The men’s liberation movement began in the 1970s as a response to the women’s movement. Pro-feminist men believe that gender discrimination negatively affects both sexes. Some focus on educating men as a preventative measure against rape and domestic abuse, and some focus on empowering men to overcome gendered stereotypes. Still others strive to end performance discrepancies between boys and girl in education.
Men’s Rights activists, conversely, believe that the feminist movement has had a negative impact on men. They argue that feminists only advocate for equality when it is advantageous for them, and not in cases of alimony or military drafts. Legal gender discrimination is a major concern, particularly with regard to child custody, alimony, and rape litigation.
Sure, there are some women out there who want to steal your sperm, falsely accuse you of rape, and eat your testicles for supper. But there are also entire states full of people who think that the truly pious among them will become gods on the planet Kolob. Rule #34 holds true for fringe ideologies as well as it does for porn; there is an article about it somewhere on the internet, no exceptions.

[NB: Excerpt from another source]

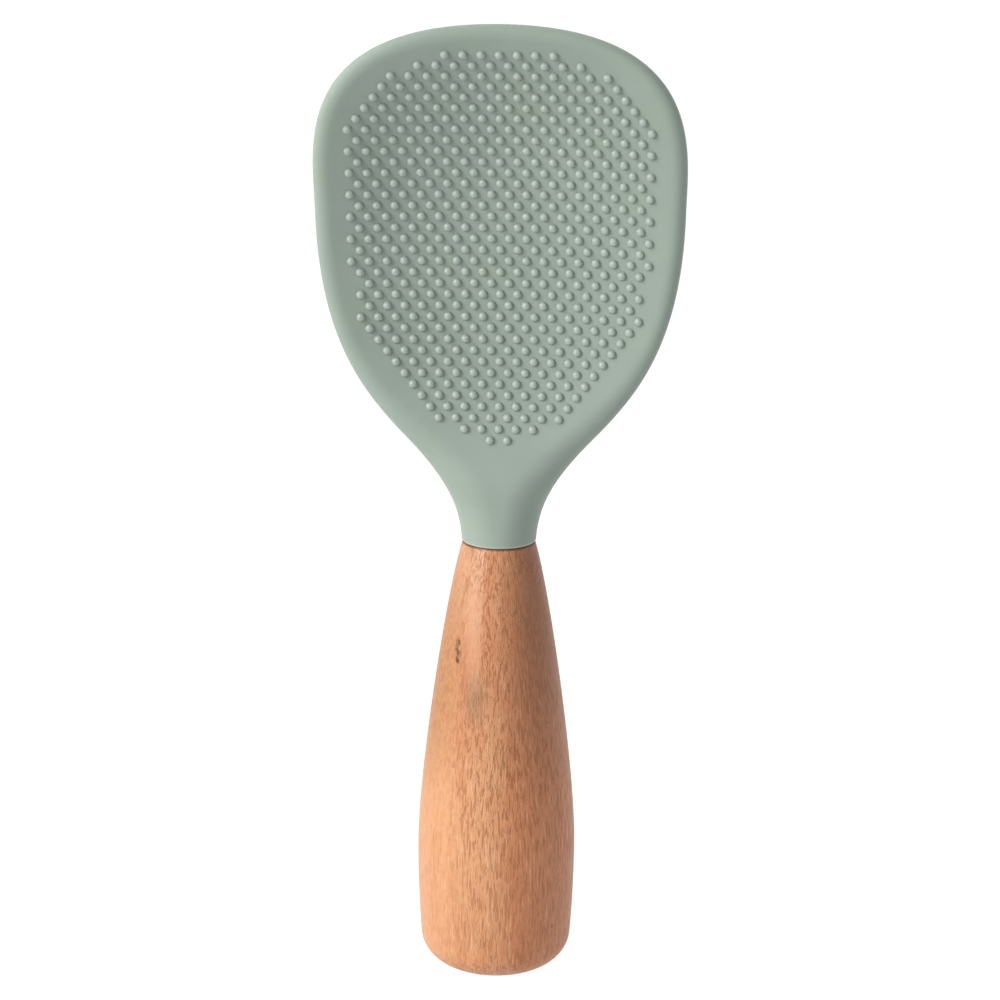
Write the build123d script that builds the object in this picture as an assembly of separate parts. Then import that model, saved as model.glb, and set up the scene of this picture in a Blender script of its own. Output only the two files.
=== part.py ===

The straw feminist doesn’t just influence men’s attitudes toward feminism. Countless women reject feminism based on the assumption that feminists are only interested in transforming the patriarchy into a matriarchy. The truth is, most feminists do not hate men, and you don’t have to agree with everything Gloria Steinem says to call yourself a feminist. If you believe in gender equality, there is a form of feminism out there for you. And if there isn’t, it might be time to start your own feminism. Just stay away from Reddit.